The Senate, in arriving at the decision, noted that the NDLEA and the office of the Attorney General of the Federation (AGF) have been orchestrating plans to arrest and take Senator Kashamu to the United States of America over alleged drug trafficking offences.


Jonah Jang

Senator Jonah David Jang is a retired Air Commodore. Officially, he was born on the 13th of March 1944. He was the Governor of Plateau State from 2007 to 2015. He had previously served as Military Governor of Benue and Gongola sTate’s. He was elected a Senator in 2015 to represent Plateau North in the Senate.

Although he has sponsored some motions in the Senate, he is however hampered by his old age. Sometimes, he dozes off on the floor of the Senate, while the day’s legislative business is still ongoing. He is a regular face in the chamber, but one of the few inactive. He seldom attends committee meetings and often comes to the chamber late.


Philip Gyunka

Nasarawa North senator, Philip Gyunka. He is not an absentee lawmaker. He is however on the idle side. He rarely sponsors motions, bills or make contributions during debates on the floor. He is unpopular within the circle of lawmakers.


Gershom Bassey

Senator Gershom Bassey, is the vice chairman of the Senate committee on Petroleum Resources (Upstream). He represents Cross River South Senatorial District. Taken on a one on one interaction, Senator Bassey exudes an uncommon intelligence. He is deep and vast on any issue.

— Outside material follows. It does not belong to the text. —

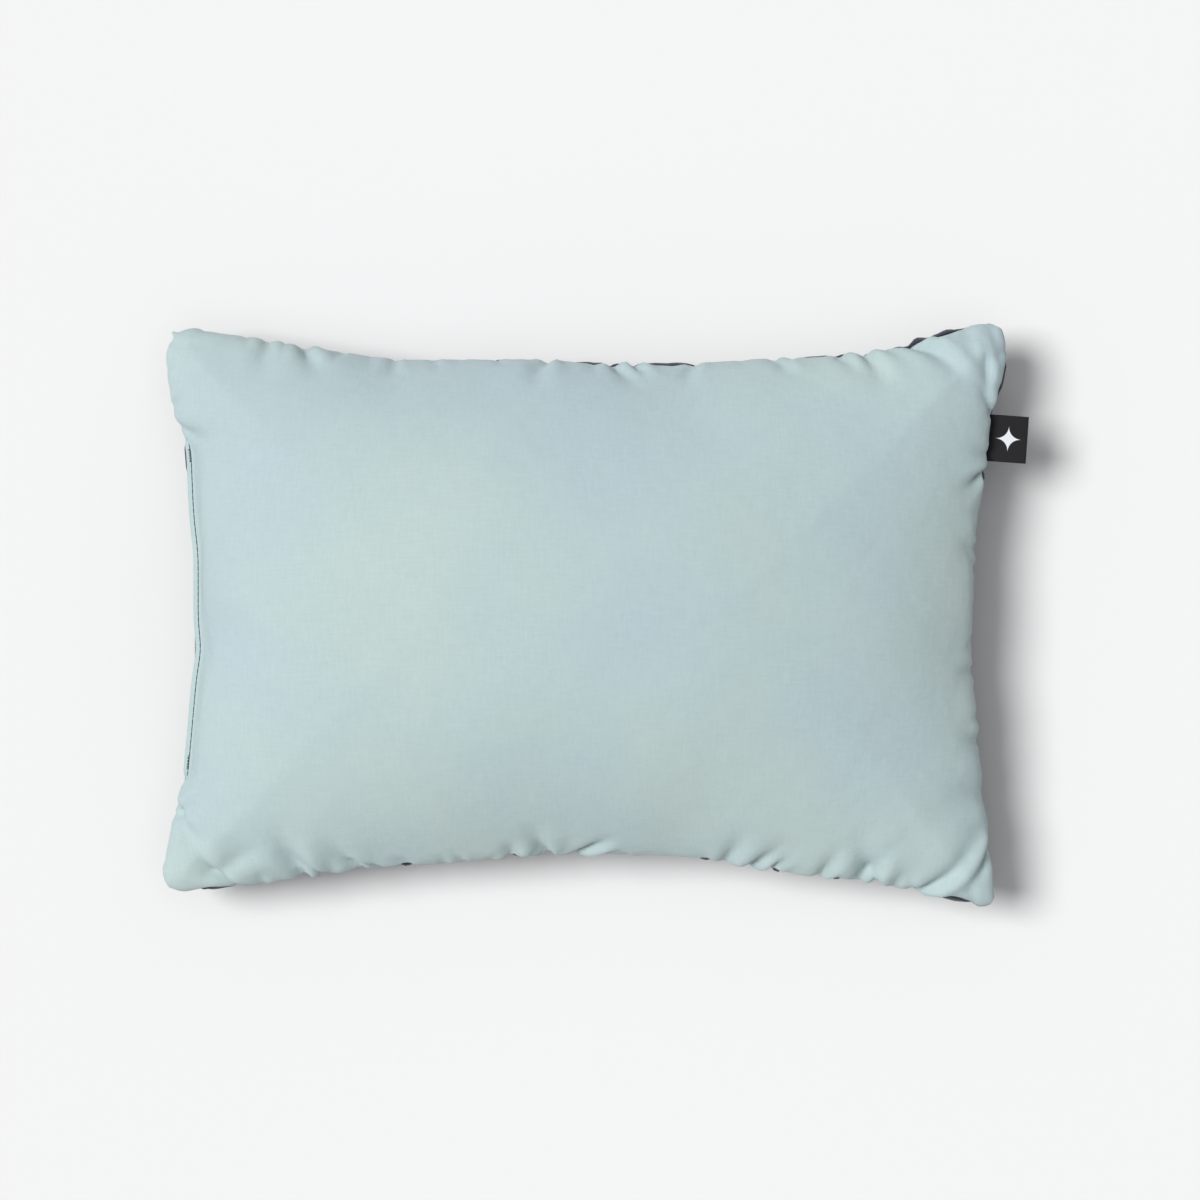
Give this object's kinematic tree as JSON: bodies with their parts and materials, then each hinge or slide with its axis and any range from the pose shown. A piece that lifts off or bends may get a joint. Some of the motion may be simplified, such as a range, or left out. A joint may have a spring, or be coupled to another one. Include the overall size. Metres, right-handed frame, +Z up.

However, he is not active on the floor. He hardly sponsors bills or motions. At the committee level, he is a brain box. He played a critical role when the committee worked on the Petroleum Industry Governance Bill (PIGB).



Other Senators who barely make contributions on the floor of the Senate are Nelson Effiong (Akwa Ibom South), Jeremiah Useni (Plateau South), Joshua Dariye (Plateau Central), Abubakar Sani Danladi (Taraba North), Bashir Marafa (Taraba Central), Mustapha Sani (Niger South) and Tijjani Yahaya Kaura (Zamfara North), among others.